_DO THIS_:
Copy out every line of the records where the string "part" occurs.

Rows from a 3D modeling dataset
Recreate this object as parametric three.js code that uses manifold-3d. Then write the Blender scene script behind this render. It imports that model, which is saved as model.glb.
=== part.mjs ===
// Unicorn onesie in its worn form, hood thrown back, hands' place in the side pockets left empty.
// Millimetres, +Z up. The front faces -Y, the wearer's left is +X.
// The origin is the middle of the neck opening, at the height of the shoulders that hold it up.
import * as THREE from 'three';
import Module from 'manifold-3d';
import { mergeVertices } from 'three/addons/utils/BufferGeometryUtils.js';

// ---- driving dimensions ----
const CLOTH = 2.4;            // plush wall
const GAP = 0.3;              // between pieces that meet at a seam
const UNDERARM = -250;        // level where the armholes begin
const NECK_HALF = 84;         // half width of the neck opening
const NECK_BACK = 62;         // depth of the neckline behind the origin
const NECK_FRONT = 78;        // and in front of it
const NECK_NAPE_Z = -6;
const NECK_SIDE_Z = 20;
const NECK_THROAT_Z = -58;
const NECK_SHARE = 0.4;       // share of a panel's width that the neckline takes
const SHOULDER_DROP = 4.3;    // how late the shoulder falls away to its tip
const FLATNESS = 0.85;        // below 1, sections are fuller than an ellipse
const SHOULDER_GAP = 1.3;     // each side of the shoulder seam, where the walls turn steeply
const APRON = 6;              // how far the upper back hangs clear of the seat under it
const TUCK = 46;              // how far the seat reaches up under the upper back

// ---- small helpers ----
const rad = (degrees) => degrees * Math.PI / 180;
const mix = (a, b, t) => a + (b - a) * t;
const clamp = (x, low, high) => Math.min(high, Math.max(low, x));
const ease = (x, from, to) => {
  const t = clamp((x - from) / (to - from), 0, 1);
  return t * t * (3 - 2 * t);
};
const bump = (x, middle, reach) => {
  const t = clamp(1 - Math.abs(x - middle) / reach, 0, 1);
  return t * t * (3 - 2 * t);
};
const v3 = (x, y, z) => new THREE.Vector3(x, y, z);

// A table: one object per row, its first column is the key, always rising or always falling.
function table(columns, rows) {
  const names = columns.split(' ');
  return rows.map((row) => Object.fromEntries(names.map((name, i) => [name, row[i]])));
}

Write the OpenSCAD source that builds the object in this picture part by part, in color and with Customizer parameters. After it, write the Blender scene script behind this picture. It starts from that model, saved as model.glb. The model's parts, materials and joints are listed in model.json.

_TASK RESULT_:
=== part.mjs ===
Write the OpenSCAD source that builds the object in this picture part by part, in color and with Customizer parameters. After it, write the Blender scene script behind this picture. It starts from that model, saved as model.glb. The model's parts, materials and joints are listed in model.json.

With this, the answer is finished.